We have been unable to find any case in Oklahoma where the crime charged against the defendant is that of "attempted murder" under section 1822, O. S. 1931, supra. There have been many other attempted crimes charged under this statute, but no attempted murder *138 charge. This is probably true because we have other specific statutes dealing with "Attempts to Kill." See Title 21, chapter 21, O. S. 1941. Under said chapter we find the offense of attempt to kill by administering poison (§ 651); the offense of assault and battery with intent to kill with a deadly weapon (§ 652); and a third statute punishing all other offenses of assault with intent to kill (§ 653). The defendant could not be properly charged under section 651, supra, for the reason that the poisoned food was not actually taken by any person.

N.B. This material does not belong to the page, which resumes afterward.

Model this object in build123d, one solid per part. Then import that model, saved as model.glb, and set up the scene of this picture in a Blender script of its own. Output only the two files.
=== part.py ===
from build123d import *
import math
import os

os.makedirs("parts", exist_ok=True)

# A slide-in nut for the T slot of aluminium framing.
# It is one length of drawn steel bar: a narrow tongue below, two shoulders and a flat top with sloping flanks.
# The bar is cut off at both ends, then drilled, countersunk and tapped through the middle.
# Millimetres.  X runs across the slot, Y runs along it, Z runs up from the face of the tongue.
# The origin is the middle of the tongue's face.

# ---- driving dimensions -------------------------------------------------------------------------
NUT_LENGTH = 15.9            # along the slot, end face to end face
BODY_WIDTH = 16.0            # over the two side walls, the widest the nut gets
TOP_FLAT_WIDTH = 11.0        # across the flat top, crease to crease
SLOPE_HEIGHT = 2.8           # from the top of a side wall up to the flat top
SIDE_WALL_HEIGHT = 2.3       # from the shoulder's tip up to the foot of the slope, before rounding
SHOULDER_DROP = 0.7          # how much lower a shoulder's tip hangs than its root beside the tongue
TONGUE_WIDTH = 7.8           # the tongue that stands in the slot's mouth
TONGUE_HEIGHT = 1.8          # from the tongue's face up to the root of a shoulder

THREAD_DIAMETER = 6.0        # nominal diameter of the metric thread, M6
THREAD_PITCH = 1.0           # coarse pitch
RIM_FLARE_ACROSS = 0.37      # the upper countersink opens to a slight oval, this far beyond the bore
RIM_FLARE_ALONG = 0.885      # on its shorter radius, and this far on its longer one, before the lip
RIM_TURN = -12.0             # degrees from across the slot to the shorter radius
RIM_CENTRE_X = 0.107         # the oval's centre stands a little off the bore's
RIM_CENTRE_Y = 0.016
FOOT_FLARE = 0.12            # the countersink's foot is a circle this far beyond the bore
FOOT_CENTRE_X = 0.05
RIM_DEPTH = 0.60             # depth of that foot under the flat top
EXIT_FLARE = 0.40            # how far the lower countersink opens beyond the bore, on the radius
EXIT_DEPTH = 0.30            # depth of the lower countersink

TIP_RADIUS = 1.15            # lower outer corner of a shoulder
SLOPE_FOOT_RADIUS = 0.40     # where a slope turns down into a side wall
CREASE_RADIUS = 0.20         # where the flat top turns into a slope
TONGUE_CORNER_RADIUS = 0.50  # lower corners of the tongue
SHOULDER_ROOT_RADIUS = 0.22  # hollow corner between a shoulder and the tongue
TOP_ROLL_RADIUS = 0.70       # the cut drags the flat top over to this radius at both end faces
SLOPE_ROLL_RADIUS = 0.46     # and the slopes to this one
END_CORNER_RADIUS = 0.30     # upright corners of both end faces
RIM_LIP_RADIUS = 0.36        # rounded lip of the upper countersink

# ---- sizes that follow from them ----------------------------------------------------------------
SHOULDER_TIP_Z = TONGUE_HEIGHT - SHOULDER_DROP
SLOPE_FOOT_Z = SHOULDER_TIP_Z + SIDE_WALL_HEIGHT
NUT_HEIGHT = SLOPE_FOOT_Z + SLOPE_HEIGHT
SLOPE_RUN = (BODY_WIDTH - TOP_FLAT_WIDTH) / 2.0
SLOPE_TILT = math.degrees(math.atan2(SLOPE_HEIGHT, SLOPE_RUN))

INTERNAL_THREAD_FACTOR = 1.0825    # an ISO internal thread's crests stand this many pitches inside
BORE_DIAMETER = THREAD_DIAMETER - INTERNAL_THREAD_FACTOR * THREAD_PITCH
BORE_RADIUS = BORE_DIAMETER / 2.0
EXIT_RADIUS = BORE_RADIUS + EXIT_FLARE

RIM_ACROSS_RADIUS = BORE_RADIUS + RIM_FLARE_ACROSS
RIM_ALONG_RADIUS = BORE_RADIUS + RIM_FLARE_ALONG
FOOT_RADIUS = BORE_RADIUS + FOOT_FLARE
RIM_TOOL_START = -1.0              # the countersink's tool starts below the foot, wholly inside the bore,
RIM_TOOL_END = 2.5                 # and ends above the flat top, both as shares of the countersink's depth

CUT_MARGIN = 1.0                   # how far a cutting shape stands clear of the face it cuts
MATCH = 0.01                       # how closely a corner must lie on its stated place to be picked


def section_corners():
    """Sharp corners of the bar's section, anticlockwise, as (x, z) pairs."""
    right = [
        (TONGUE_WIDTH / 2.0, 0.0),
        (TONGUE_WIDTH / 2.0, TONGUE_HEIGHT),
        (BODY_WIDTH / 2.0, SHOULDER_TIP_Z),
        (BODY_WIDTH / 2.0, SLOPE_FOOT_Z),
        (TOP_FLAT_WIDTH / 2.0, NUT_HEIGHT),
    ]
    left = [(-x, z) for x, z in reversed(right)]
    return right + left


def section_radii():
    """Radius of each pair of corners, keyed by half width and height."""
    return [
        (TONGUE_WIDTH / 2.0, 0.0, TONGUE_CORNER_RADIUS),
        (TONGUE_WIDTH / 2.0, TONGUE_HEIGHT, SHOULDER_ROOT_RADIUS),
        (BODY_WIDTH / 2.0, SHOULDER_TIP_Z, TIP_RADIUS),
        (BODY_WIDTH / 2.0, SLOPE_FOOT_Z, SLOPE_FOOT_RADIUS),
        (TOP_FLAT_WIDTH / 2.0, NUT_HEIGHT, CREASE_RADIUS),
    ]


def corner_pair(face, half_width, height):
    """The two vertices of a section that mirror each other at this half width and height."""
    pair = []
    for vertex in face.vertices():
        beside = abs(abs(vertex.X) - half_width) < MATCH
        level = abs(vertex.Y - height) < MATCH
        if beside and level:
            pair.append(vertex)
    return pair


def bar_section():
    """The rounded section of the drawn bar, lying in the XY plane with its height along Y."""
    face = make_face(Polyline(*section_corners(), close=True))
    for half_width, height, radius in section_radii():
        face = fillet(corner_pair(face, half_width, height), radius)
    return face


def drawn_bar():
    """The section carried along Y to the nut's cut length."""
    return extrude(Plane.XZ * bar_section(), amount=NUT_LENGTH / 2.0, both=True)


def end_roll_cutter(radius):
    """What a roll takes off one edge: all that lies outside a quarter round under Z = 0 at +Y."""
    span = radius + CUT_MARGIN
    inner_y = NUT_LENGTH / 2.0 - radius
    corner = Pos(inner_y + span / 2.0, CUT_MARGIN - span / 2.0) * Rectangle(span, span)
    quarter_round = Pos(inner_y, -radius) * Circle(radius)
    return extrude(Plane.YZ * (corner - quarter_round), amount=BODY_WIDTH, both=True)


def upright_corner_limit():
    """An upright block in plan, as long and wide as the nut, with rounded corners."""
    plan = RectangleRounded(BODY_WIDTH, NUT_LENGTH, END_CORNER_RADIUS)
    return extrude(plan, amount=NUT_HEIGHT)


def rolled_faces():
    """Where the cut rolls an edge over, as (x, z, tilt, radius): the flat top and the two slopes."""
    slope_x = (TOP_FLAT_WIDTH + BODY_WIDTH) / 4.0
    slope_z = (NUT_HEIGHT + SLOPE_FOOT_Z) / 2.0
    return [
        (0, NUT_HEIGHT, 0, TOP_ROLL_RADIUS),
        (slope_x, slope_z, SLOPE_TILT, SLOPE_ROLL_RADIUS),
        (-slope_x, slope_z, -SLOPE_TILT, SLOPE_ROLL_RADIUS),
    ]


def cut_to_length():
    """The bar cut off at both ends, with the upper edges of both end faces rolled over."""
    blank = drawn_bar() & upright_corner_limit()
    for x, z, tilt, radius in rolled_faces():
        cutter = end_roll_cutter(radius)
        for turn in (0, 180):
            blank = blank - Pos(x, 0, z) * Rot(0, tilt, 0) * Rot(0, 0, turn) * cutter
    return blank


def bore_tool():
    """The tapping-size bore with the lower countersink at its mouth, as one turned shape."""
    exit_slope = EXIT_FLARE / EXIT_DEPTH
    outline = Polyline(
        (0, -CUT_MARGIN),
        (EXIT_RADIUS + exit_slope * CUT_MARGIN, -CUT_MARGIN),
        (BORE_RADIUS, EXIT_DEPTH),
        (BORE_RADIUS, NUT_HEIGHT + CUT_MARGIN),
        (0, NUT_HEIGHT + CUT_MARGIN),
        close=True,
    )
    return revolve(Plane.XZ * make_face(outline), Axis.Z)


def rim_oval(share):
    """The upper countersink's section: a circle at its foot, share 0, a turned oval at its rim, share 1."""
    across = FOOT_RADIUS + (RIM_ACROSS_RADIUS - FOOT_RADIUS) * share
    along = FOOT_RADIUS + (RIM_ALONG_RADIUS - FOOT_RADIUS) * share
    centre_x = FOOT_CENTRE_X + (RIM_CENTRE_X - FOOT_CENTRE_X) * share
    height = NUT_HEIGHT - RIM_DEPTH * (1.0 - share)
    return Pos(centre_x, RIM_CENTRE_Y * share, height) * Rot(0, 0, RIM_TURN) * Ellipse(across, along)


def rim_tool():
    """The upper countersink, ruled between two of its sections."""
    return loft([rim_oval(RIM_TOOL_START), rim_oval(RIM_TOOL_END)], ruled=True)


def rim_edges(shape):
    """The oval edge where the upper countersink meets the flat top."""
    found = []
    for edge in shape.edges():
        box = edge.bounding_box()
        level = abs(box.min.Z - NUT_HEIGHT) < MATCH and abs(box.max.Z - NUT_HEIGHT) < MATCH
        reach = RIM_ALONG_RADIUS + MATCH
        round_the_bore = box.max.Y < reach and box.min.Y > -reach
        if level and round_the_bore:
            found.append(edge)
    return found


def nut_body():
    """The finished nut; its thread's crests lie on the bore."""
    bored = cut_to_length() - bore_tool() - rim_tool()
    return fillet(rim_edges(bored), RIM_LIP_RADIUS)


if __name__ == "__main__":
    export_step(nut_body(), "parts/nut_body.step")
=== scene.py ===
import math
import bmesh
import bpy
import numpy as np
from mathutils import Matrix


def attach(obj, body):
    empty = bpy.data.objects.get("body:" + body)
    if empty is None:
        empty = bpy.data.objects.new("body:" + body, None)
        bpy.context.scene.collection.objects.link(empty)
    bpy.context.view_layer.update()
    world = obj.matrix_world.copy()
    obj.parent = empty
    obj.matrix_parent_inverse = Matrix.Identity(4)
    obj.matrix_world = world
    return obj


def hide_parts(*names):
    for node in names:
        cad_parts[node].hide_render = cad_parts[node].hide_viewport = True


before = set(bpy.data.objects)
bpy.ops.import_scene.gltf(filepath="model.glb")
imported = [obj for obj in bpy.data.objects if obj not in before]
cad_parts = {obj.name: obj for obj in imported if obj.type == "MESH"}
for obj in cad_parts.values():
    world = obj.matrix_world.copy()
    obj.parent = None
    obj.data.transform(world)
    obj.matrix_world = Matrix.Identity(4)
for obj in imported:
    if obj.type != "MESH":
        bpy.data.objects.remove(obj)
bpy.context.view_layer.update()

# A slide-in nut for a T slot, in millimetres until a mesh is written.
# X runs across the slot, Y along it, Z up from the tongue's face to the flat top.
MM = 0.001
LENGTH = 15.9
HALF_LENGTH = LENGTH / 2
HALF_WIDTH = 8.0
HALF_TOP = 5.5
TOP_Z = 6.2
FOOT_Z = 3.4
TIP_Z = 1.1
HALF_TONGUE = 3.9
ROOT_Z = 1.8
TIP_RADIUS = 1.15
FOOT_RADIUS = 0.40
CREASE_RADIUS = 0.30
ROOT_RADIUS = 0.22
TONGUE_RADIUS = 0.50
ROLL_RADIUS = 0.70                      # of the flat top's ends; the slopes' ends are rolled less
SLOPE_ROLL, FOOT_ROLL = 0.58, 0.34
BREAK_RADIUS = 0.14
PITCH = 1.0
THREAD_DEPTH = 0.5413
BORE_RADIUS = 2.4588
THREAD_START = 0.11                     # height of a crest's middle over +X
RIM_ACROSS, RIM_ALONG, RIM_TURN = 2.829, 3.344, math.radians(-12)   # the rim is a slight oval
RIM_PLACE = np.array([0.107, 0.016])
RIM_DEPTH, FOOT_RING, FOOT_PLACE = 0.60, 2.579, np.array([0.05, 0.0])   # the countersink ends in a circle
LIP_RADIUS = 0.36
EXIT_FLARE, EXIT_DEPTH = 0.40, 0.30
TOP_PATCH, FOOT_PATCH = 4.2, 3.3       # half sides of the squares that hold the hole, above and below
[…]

Section 1773, O. S. 1931, 21 O. S. 1941 § 11, provides:
"If there be in any other chapter of the laws of this State a provision making any specific act criminal and providing the punishment therefor, and there be in this Penal Code any provision or section making the same act a criminal offense or prescribing the punishment therefor, that offense and the punishment thereof, shall be governed by the special provisions made in relation thereto, and not by the provisions of this Penal Code."
This statute supports the contention of defendant that it was the intention of the Legislature, where specific acts are named as criminal in a statute, that an accused should be prosecuted under the terms of the special statute, even though the county attorney might, by some stretch of the imagination, conclude that the acts which were committed might possibly be covered by a general statute.

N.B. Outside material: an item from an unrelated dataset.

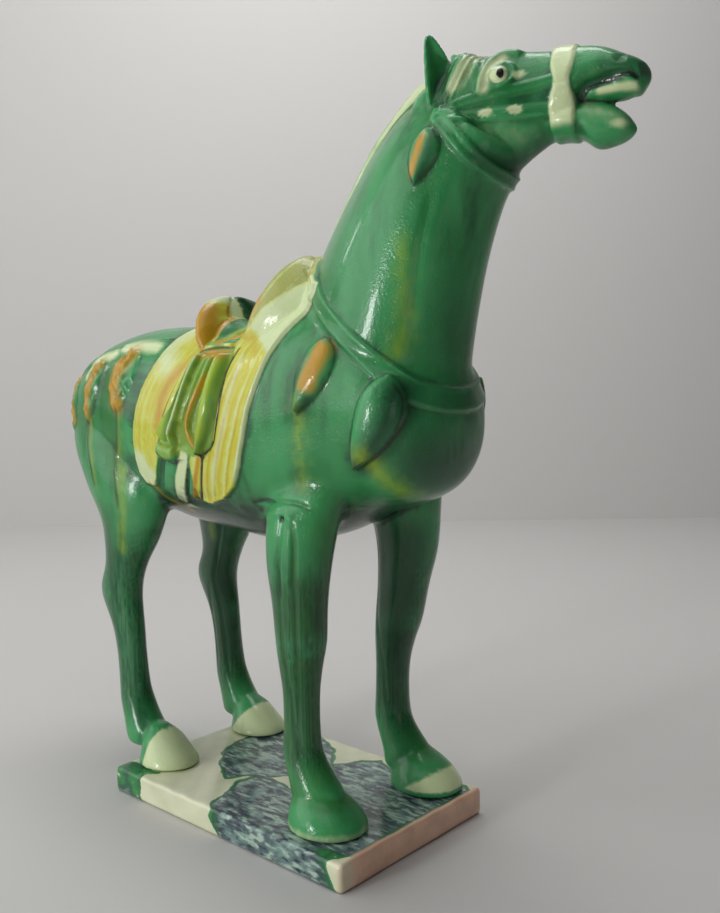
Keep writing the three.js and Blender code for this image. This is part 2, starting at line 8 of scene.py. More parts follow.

In addition to this statutory provision, the latter part of section 1822, O. S. 1931, supra, under which this action is brought, provides: "* * * where no provision is made by law for the punishment of such attempt, * * *."
There was a statute specifically providing for the punishment to be inflicted for acts such as were alleged to have been committed by defendant, and under the plain *139 terms of the provision here quoted the charge should have been filed under the specific statute and not under the terms of section 1822, O. S. 1931, supra.
We are not unmindful of the rule that where the same acts are made criminal by two or more specific sections of the Code the county attorney may elect under which statute he will prosecute. Waldrep v. State,
Section 2439, O. S. 1931, supra, specifically applies to a person who mingles poison with food with intent that the same shall be taken by any human being to his injury. It is contended by the state that by reason of the use of the term "injury" in said statute that it does not include such an offense as was committed by the defendant for the reason that it is clearly shown that he had an intent to kill his wife. We think, however, that the word "injury," as used in the statute, is broad enough to include in its scope the word "kill," and that the *140 county attorney should have filed his information against accused under this statute.
We cannot understand why the county attorney would seek to prosecute under the "attempt" statute where he has a statute clearly dealing with acts such as are alleged to have been committed by defendant. The county attorney was evidently motivated by his desire to have inflicted on the defendant a greater punishment than could be assessed under the terms of section 2439, O. S. 1931, supra, and would rather take a chance on having his case reversed than to proceed under a statute which clearly applies to such acts as were committed. If he had charged the defendant under the proper statute, there would have been no confusion as to what instruction the court should have given in regard to the punishment which might be assessed the defendant. In the instant case the court instructed the jury that they should, if they found the defendant guilty, assess the punishment at any term in the penitentiary not exceeding 15 years. Clearly, there was no statutory authority for such an instruction. Under section 1822, O. S. 1931, supra, the maximum punishment which could be assessed by the jury would be one-half the longest term of imprisonment prescribed upon a conviction for the offense attempted which, in this case, if the theory of the county attorney is correct, would be one-half of life imprisonment. The court may not, where the punishment for the offense, if completed, is life imprisonment, fix any definite period of time in his instructions limiting the maximum punishment which may be assessed. There are other assignments of error, particularly with reference to other instructions which were given, which have considerable merit, but such questions will not arise if the defendant is correctly charged under the proper statute in a new proceeding. *141
For the reasons above given, it is ordered that the judgment of the district court of Custer county be, and the same is hereby, reversed, with instructions to dismiss the charge of "attempted murder" filed against the defendant.
It appearing to this court that the defendant is now incarcerated in the State Reformatory at Granite, where he stands committed by reason of the judgment and sentence pronounced against him herein, it is therefore ordered that the warden of the State Reformatory be, and he is hereby, directed to deliver to the sheriff of Custer county at the State Reformatory the said defendant, Ray Minter, and the sheriff of Custer county is directed to keep the said Ray Minter in his custody pending the filing of a charge of willfully poisoning food under the terms of section 2439, O. S. 1931, 21 O. S. 1941 § 832, or until he is discharged by the making of bail, or otherwise, as provided by law.
BAREFOOT, P. J., and DOYLE, J., concur.